Fyodor Fyodorovich Gornostaev (1867-1915) was a Russian architect and preservationist, notable for his folk interpretation of Russian Revival and restoration of landmark buildings in Suzdal, Kursk and Moscow Kremlin.

He should not be confused with two other architects by the name of Gornostaev, also engaged in Russian Revival art and preservation:
- Alexey Maksimovich Gornostaev (1808–1862), Russian Revival pioneer, noted for Valaam Monastery Cathedral, Trinity-Sergius Convent in Saint Petersburg and Uspenski Cathedral in Helsinki
- Ivan Ivanovich Gornostaev (1821–1874), preservationist of historical buildings and chief architect of Saint Petersburg Public Library and University

==Biography==
Gornostaev, born in Moscow, completed Saint Petersburg Imperial Academy of Arts in 1895 cum laude, earning a state-paid overseas study tour. Gornostaev, like some of his contemporaries, preferred to spend most of his tour in Russia, studying old national architecture. In 1899, he returned to Moscow, teaching art in Moscow School of Painting, Sculpture and Architecture.
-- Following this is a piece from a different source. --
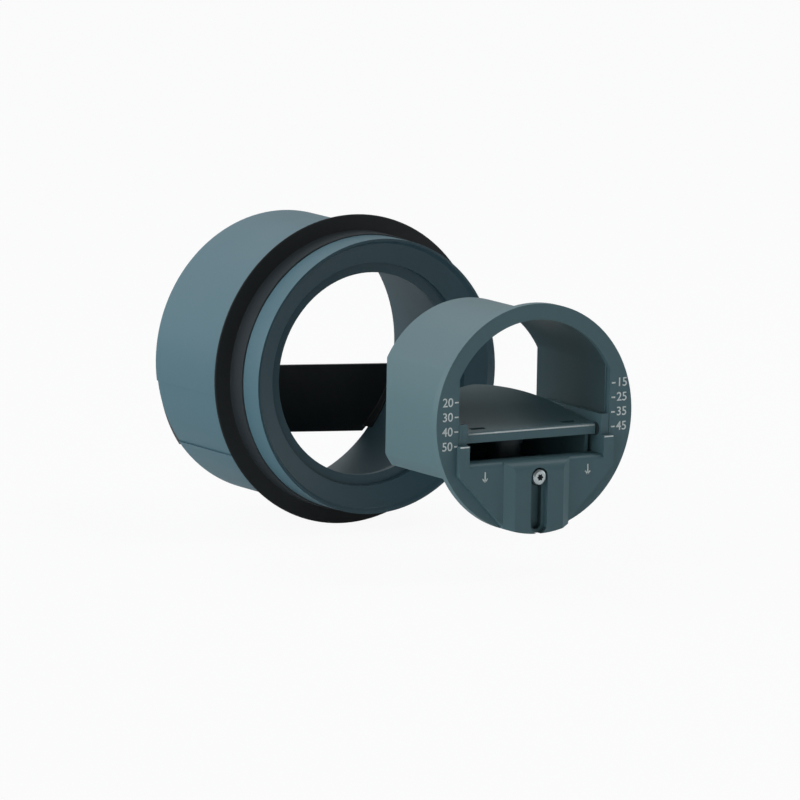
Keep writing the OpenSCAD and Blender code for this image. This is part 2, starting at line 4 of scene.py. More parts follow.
import bmesh
import bpy
from bpy.props import FloatProperty, FloatVectorProperty, IntProperty, PointerProperty
from mathutils import Matrix, Vector

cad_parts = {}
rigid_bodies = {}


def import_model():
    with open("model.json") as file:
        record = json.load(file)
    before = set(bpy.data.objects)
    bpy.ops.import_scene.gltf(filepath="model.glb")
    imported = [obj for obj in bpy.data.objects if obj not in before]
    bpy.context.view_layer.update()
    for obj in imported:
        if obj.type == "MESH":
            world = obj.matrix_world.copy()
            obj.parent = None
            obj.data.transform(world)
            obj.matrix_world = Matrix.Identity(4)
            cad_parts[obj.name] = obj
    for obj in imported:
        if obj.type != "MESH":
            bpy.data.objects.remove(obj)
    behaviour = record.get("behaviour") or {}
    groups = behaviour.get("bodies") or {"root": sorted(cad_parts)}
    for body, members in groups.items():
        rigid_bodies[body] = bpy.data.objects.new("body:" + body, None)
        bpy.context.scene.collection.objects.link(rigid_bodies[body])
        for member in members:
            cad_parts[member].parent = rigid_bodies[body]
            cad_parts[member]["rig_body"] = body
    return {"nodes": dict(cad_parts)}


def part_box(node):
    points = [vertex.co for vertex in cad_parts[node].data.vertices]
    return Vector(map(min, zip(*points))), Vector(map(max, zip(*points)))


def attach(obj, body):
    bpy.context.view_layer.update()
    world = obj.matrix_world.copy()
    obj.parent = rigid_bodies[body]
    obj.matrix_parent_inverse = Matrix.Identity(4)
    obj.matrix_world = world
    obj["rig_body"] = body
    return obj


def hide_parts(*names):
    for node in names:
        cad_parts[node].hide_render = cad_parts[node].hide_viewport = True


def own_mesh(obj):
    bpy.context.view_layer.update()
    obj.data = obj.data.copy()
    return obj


bl_info = {
    "name": "Constant Airflow Regulator",
    "version": (1, 0, 0),
    "blender": (4, 5, 0),
    "location": "View3D > Sidebar > Regulator",
    "description": "Dresses the packed airflow regulator: mouldings, metal, printed scale and studio",
    "category": "Add Mesh",
}

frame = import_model()

MM = 0.001
# The middle block of the slider stands this far before its face
BLOCK_H = 2 * MM

# The faces that carry print, the damper's middle, the spring and the ground, all read from the frame
PLATE_FACE_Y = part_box("face_plate")[0].y
SLIDER_FACE_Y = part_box("slider_plate")[0].y + BLOCK_H
SLIDER_HALF_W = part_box("slider_plate")[1].x
BLADE_FRONT_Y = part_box("blade")[0].y
DAMPER_LOW, DAMPER_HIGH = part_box("damper_cylinder")
DAMPER_Y = (DAMPER_LOW.y + DAMPER_HIGH.y) / 2
SPRING_LOW, SPRING_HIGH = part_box("return_spring")
FLOOR_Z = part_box("lip_seal")[0].z

# Radii just outside the collar's rim and the seal's hub, and where the hub ends and the lip begins; they
# bound the painted shade on the sleeve and the painted light on the seal's hub
COLLAR_R = 47.4 * MM
HUB_R = 47.6 * MM
HUB_END_Y = -2.2 * MM

# The slider's shoulders, the plate's opening beside them and the slot round the screw, whose side walls
# get painted shade
SHOULDER_Z = -7.4 * MM
SHOULDER_W = 3.9 * MM
OPENING_HALF_W = 29.3 * MM
OPENING_GAP = 0.15 * MM
SLOT_HALF_W = 3 * MM

# The widened fronts of the cheeks: their lowest and highest point, their depth, and how little they
# stand proud of the cheeks and of the plate's face
FLANGE_Z = (-13 * MM, -0.4 * MM)
FLANGE_DEPTH = 2.6 * MM
FLANGE_PROUD = 0.03 * MM

# The screw's six-lobe socket: its radius, how far the lobes wave in and out, and where its dark fill
# lies, which is painted shade
SOCKET_R = 0.95 * MM
SOCKET_LOBES = 6
SOCKET_WAVE = 0.16
SOCKET_SHADE_SINK = 0.25 * MM
SOCKET_SHADE_DEPTH = 0.7 * MM

# The spring is wide on the piston and this share as wide under the cap, and closes to this share
SPRING_NARROWING = 0.4

# The printed scale: each side's numbers with their heights on the plate, then where its ticks and its
# numbers stand, all in millimetres
SCALE_SIDES = (
    (-1, "left", {"20": 7.1, "30": 2.22, "40": -2.66, "50": -7.54}, 30.3, 33.7),
    (1, "right", {"15": 9.75, "25": 4.87, "35": 0.0, "45": -4.88}, 30.75, 34.1),
)
FONT_SIZE_PER_DIGIT = 1.38
DIGIT_WEIGHT = 0.012
ARROW_X = 20 * MM
ARROW_Z = -18.1 * MM
ARROW_BARB = 0.45
ARROW_SPREAD = 40
# A pale line along the top edge of each shoulder: how far it stands beside the middle, its length and
# how far below the shoulder's top
SHOULDER_LINE_X = 28.05 * MM
SHOULDER_LINE_W = 3.5 * MM
SHOULDER_LINE_DROP = 0.3 * MM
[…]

Gornostaev, keen on preserving historical buildings, performed surveys of Monastery of Saint Euthymius in Suzdal, Kursk Cathedral, Baturin and various Moscow landmarks and collaborated with Igor Grabar on "History of Russian arts" (История русского искусства). In 1913, he compiled his studies of two decades into "Essays of ancient Moscow architecture" (Очерки древнего зодчества Москвы). His practical work included restoration of Kremlin Wall, Sukharev Tower, Krutitsy, Terem Palace and Church of Ascension in Kolomenskoye.

His only extant own building is the Rogozhskoye Cemetery Belltower (1908–1913, structurally complete in 1909). An Old Believers legend says that it's only two bricks lower than Ivan the Great Bell Tower; actually, it is one meter lower than Ivan, i.e. 80 meters tall. The belltower commemorates unlocking the altars of Old Believers after the 1905 Manifesto on religious tolerance.